I think I can provide the full UEFI boot output using the Netgate installer boot or even the console output — I’ll try something over the weekend.
On the other side, what changes were made in the bootloader between 25.07 and 25.07.1?
-
@w0w "ACPI off" is probably the same.
The difference between the 25.07 and 25.07.1 loader is the expansion of the memory area used to load the kernel and modules; the kernel has grown and some systems (such as those with many devices) rely on more memory to be reserved by the loader to be able to boot the kernel. We can't revert this expansion because it actually affects a substantial number of systems.
My guess with what's happening on your system is a BIOS firmware bug where the faulting address is not reported to be reserved for ACPI system use, and it coincidentally is where the kernel got loaded into.

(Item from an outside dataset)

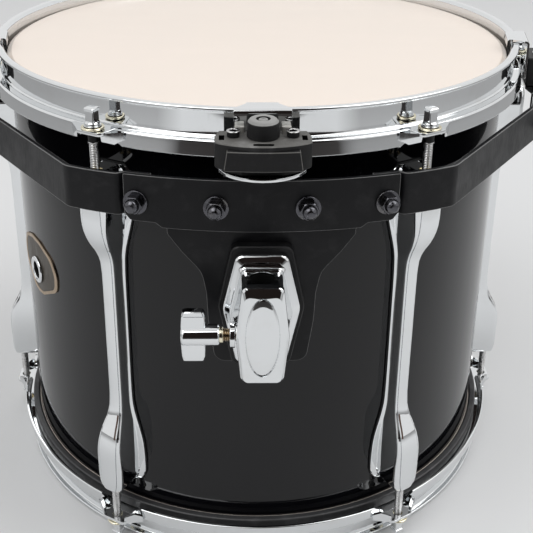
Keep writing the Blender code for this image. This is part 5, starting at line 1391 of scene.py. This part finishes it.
class TOM_OT_clips(bpy.types.Operator):
    """Build the clips at the band's ends"""
    bl_idname = "tom.clips"
    bl_label = "Side clips"
    bl_options = {"REGISTER", "UNDO"}

    def execute(self, context):
        build_clips()
        return {"FINISHED"}


class TOM_OT_bracket(bpy.types.Operator):
    """Build the holder bracket"""
    bl_idname = "tom.bracket"
    bl_label = "Holder bracket"
    bl_options = {"REGISTER", "UNDO"}

    def execute(self, context):
        build_bracket()
        return {"FINISHED"}


class TOM_OT_clamp(bpy.types.Operator):
    """Build the wing bolt and its shoe"""
    bl_idname = "tom.clamp"
    bl_label = "Wing bolt and shoe"
    bl_options = {"REGISTER", "UNDO"}

    def execute(self, context):
        build_clamp()
        return {"FINISHED"}


class TOM_OT_stage(bpy.types.Operator):
    """Build the floor, the lights and the camera"""
    bl_idname = "tom.stage"
    bl_label = "Stage"
    bl_options = {"REGISTER", "UNDO"}

    def execute(self, context):
        build_stage(context.scene.tom_looks)
        return {"FINISHED"}


STEPS = (
    TOM_OT_finishes, TOM_OT_shell, TOM_OT_hoops, TOM_OT_heads, TOM_OT_rods,
    TOM_OT_lugs, TOM_OT_badge, TOM_OT_band, TOM_OT_bolts, TOM_OT_grip,
    TOM_OT_clips, TOM_OT_bracket, TOM_OT_clamp, TOM_OT_stage)


class TOM_PT_pieces(bpy.types.Panel):
    """The drum's pieces and looks"""
    bl_label = "Tom-tom"
    bl_idname = "TOM_PT_pieces"
    bl_space_type = "VIEW_3D"
    bl_region_type = "UI"
    bl_category = "Tom-tom"

    def draw(self, context):
        for step in STEPS:
            self.layout.operator(step.bl_idname)
        for name in TomLooks.__annotations__:
            self.layout.prop(context.scene.tom_looks, name)


CLASSES = (TomLooks, *STEPS, TOM_PT_pieces)


def register():
    for kind in CLASSES:
        bpy.utils.register_class(kind)
    bpy.types.Scene.tom_looks = bpy.props.PointerProperty(type=TomLooks)


def unregister():
    del bpy.types.Scene.tom_looks
    for kind in reversed(CLASSES):
        bpy.utils.unregister_class(kind)


def main():
    """Build the whole drum."""
    register()
    for step in STEPS:
        group, name = step.bl_idname.split(".")
        getattr(getattr(bpy.ops, group), name)()


if __name__ == "__main__":
    main()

Because it's kernel code memory, the pages are marked as read-only, so a page-fault occurred when the ACPI driver tried to write to it.
If disabling ACPI doesn't work, then another thing to try is telling the loader to add slop space, which is a memory range to add on top of the expanded space. Go into the loader prompt and issue the command below to tell it to increase it further to 256MB, so that the kernel code doesn't overlap with what ACPI is trying to access:
staging_slop 268435456 boot -v
Unfortunately,
staging_slop
is a command, so it can't be added to loader.conf.Once the pfSense is booted (even if in 24.11), can you collect the ACPI tables to help us see what resources the BIOS is access or owns?
acpidump -dt | gzip -c > acpi.asl.gz
-
@ldangpfng
Thank you for support!
8c2764e4-d3ec-4872-b293-5d8d26535d1a-acpi.asl.gz
I hope this helps. This is from a 25.07.1 system booted with the recommended slop. -
There it is, a memory mapped PCI config space but the firmware has not marked the memory as reserved. Instead it's still in the Conventional Memory block, which means a loader or kernel could incorrectly allocate memory into that space.
Scope (_SB.PCI0.HEC2) { Name (H2BR, 0xBFF01000) <--- Name (H2ST, 0x0B) OperationRegion (NMFS, PCI_Config, 0x40, 0x04) Field (NMFS, DWordAcc, NoLock, Preserve) { , 30, DMEN, 1, NMEN, 1 }
This is a firmware bug; it should be reported to the vendor to do the right thing with memory map. Maybe they have a BIOS update available.
-
Thank you for you time and help.
FYI, the workaround is to addexec="staging_slop 268435456"
to the loader.conf
I do not think Asrock will fix anything, this is slightly old hardware anyway -
Ah so that worked for you? Nice!
-
@stephenw10 said in Upgrading from 25.07 to 25.07.1 causes a fatal trap 12 on boot.:
Ah so that worked for you?
Yes, and loader.conf.local works too, I just forgot that I have Filer package
-
@w0w said in Upgrading from 25.07 to 25.07.1 causes a fatal trap 12 on boot.:
I just forgot that I have Filer package
Ha, I've done that.
-
So I investigated a bit deeper and found that I can eliminate this problem by disabling the “Above 4G decoding” option in the BIOS. However, I now recall why it was enabled in the first place — pfSense refused to boot without it in some earlier version.
Anyway, it looks like
exec="staging_slop 268435456"
fixes the issue in both cases. But after discussing it further, I realized that this only works around the bug at the boot stage, not at the OS level. The suggested workaround is to also disable the use of the ACPI MCFG table and fall back to classic PCI config access by adding:
hw.pci.mcfg=0
There are other possible methods, such as manually patching the ACPI tables and loading them from disk, but this seems too complicated for little real benefit.
All of this explains why I occasionally had unexplained fatal traps on this motherboard, with a similar access range…
-
Vendors have firmware bugs similar to this quite often, and usually you'd see the OS failing suddenly for no good reason. Falling back to PCI IO access for the config space will probably only allowing boot-through, but any time something allocates memory into that region, it won't be going to DRAM... leading to data corruption.
If you enable above 4GB decoding (and it successfully boots), there could be a change to the ACPI tables that the firmware generates.
In any case, we'll need to find a way to let FreeBSD know not to use that memory region for allocations.